▶ [Stated goal]:
Please print every record below exactly as it appears.

* start Given records *

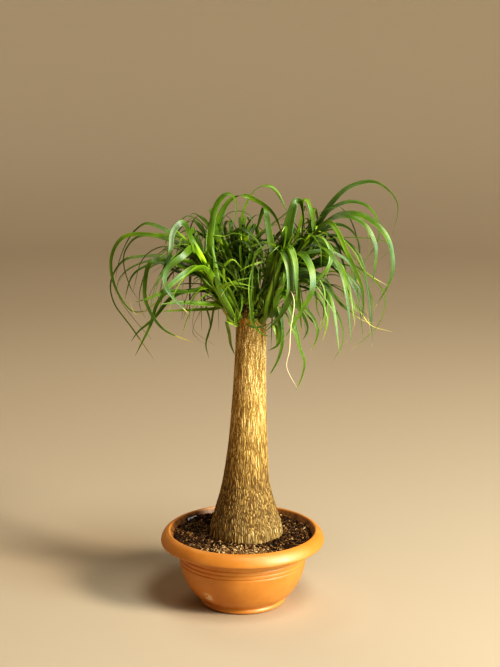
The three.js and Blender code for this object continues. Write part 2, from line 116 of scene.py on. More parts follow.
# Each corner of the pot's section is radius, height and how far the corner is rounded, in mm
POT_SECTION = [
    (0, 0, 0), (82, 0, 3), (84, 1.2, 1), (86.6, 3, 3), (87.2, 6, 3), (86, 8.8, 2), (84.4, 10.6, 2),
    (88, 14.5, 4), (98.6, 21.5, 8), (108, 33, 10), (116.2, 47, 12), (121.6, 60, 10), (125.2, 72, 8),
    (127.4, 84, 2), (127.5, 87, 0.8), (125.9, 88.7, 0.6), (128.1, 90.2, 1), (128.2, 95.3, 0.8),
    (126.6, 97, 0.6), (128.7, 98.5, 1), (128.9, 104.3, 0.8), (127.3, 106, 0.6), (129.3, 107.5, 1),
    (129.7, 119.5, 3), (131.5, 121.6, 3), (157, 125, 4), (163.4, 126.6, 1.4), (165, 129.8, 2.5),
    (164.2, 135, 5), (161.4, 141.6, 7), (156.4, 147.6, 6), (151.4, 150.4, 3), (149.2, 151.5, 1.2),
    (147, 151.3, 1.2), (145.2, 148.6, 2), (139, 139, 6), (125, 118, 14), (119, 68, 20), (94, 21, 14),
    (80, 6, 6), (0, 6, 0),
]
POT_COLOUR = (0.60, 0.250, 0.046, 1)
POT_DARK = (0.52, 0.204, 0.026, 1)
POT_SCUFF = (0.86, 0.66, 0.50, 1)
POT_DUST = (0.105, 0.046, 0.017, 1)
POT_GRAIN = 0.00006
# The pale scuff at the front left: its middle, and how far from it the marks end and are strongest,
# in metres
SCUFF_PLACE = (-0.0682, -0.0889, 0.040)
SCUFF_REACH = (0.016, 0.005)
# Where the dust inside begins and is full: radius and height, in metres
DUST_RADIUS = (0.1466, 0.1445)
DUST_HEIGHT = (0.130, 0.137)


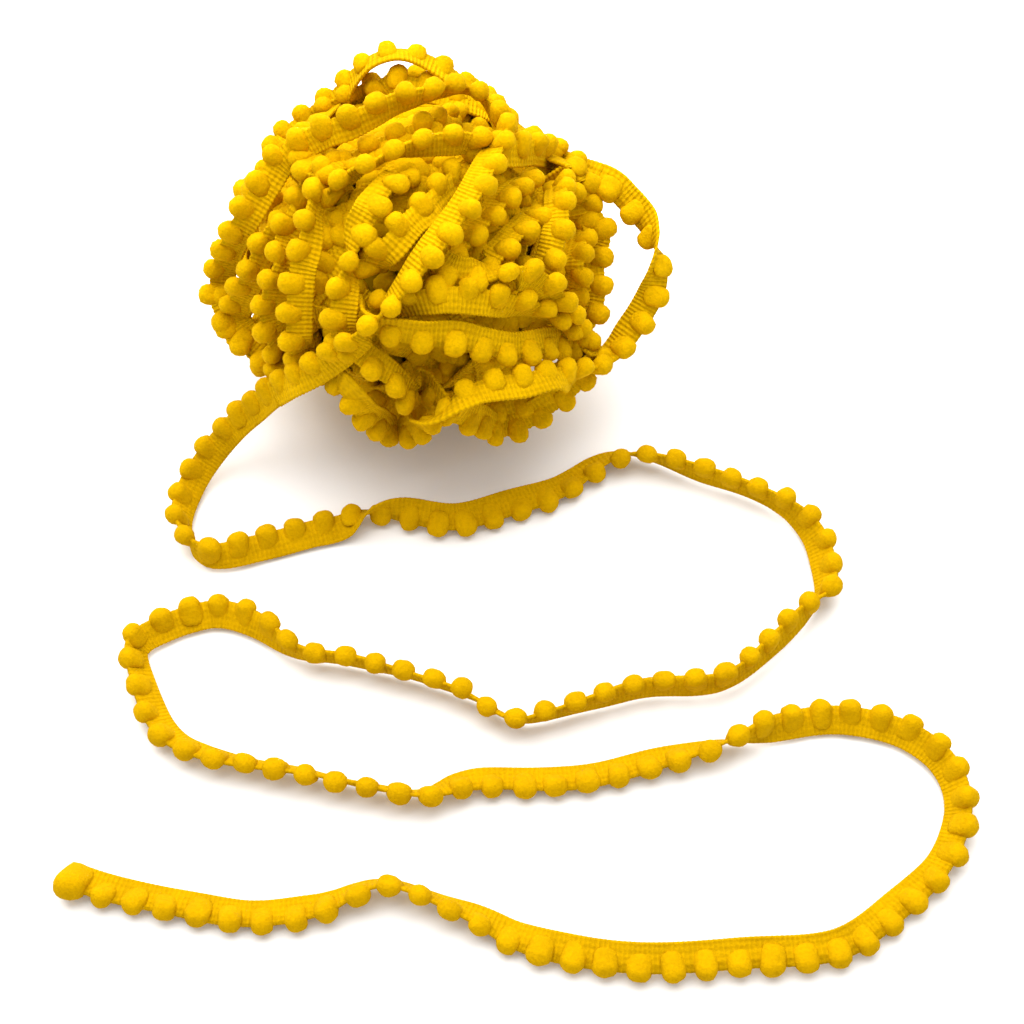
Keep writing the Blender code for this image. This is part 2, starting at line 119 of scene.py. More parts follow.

* end Given records *

▶ [Full response]:
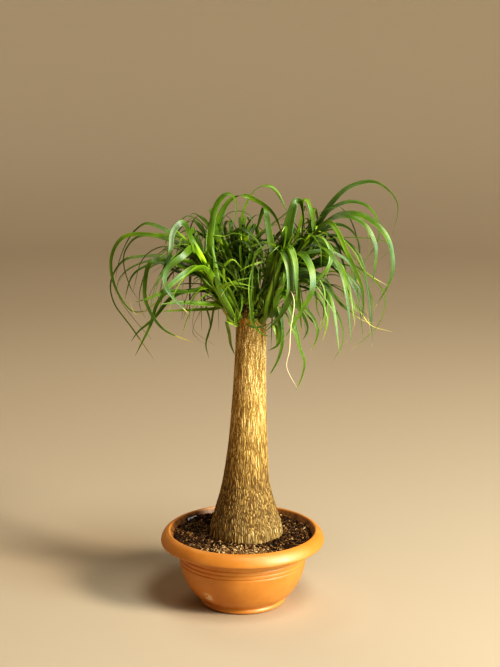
The three.js and Blender code for this object continues. Write part 2, from line 116 of scene.py on. More parts follow.
# Each corner of the pot's section is radius, height and how far the corner is rounded, in mm
POT_SECTION = [
    (0, 0, 0), (82, 0, 3), (84, 1.2, 1), (86.6, 3, 3), (87.2, 6, 3), (86, 8.8, 2), (84.4, 10.6, 2),
    (88, 14.5, 4), (98.6, 21.5, 8), (108, 33, 10), (116.2, 47, 12), (121.6, 60, 10), (125.2, 72, 8),
    (127.4, 84, 2), (127.5, 87, 0.8), (125.9, 88.7, 0.6), (128.1, 90.2, 1), (128.2, 95.3, 0.8),
    (126.6, 97, 0.6), (128.7, 98.5, 1), (128.9, 104.3, 0.8), (127.3, 106, 0.6), (129.3, 107.5, 1),
    (129.7, 119.5, 3), (131.5, 121.6, 3), (157, 125, 4), (163.4, 126.6, 1.4), (165, 129.8, 2.5),
    (164.2, 135, 5), (161.4, 141.6, 7), (156.4, 147.6, 6), (151.4, 150.4, 3), (149.2, 151.5, 1.2),
    (147, 151.3, 1.2), (145.2, 148.6, 2), (139, 139, 6), (125, 118, 14), (119, 68, 20), (94, 21, 14),
    (80, 6, 6), (0, 6, 0),
]
POT_COLOUR = (0.60, 0.250, 0.046, 1)
POT_DARK = (0.52, 0.204, 0.026, 1)
POT_SCUFF = (0.86, 0.66, 0.50, 1)
POT_DUST = (0.105, 0.046, 0.017, 1)
POT_GRAIN = 0.00006
# The pale scuff at the front left: its middle, and how far from it the marks end and are strongest,
# in metres
SCUFF_PLACE = (-0.0682, -0.0889, 0.040)
SCUFF_REACH = (0.016, 0.005)
# Where the dust inside begins and is full: radius and height, in metres
DUST_RADIUS = (0.1466, 0.1445)
DUST_HEIGHT = (0.130, 0.137)


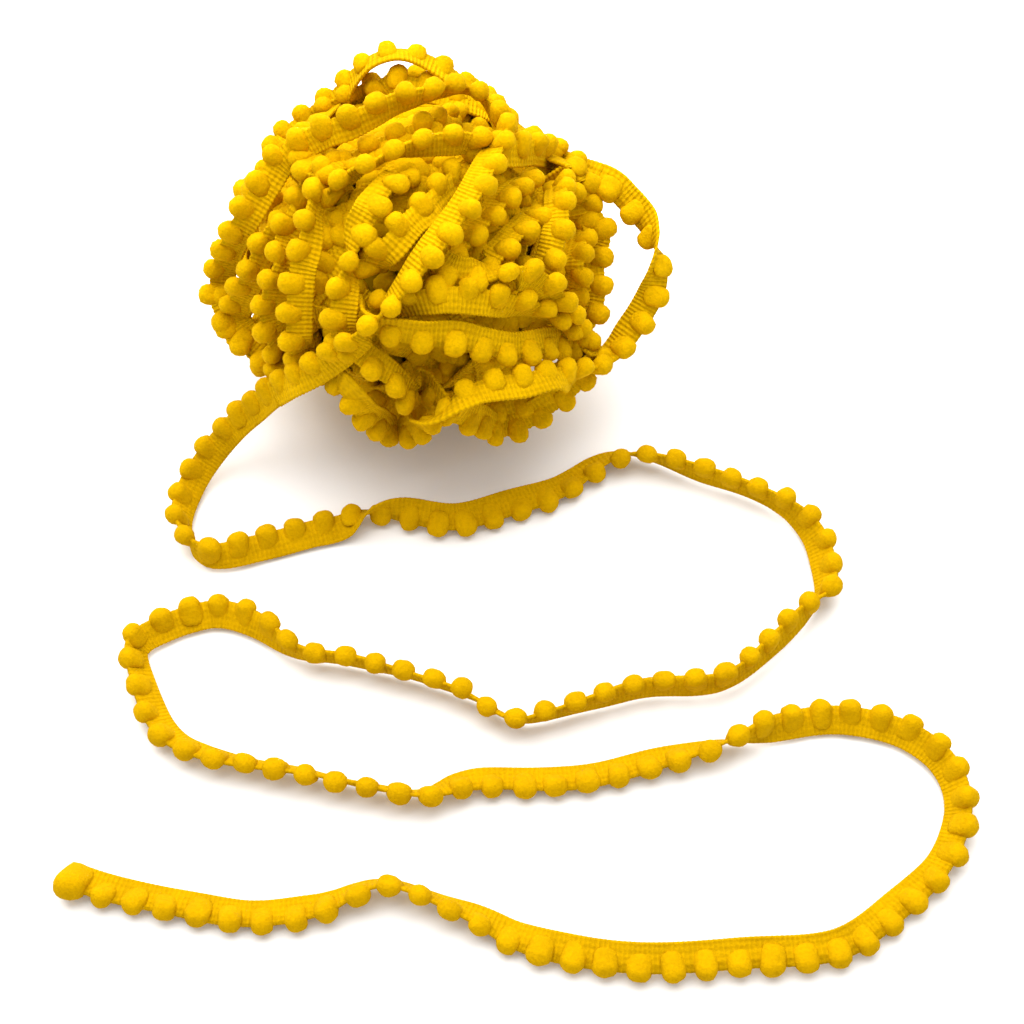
Keep writing the Blender code for this image. This is part 2, starting at line 119 of scene.py. More parts follow.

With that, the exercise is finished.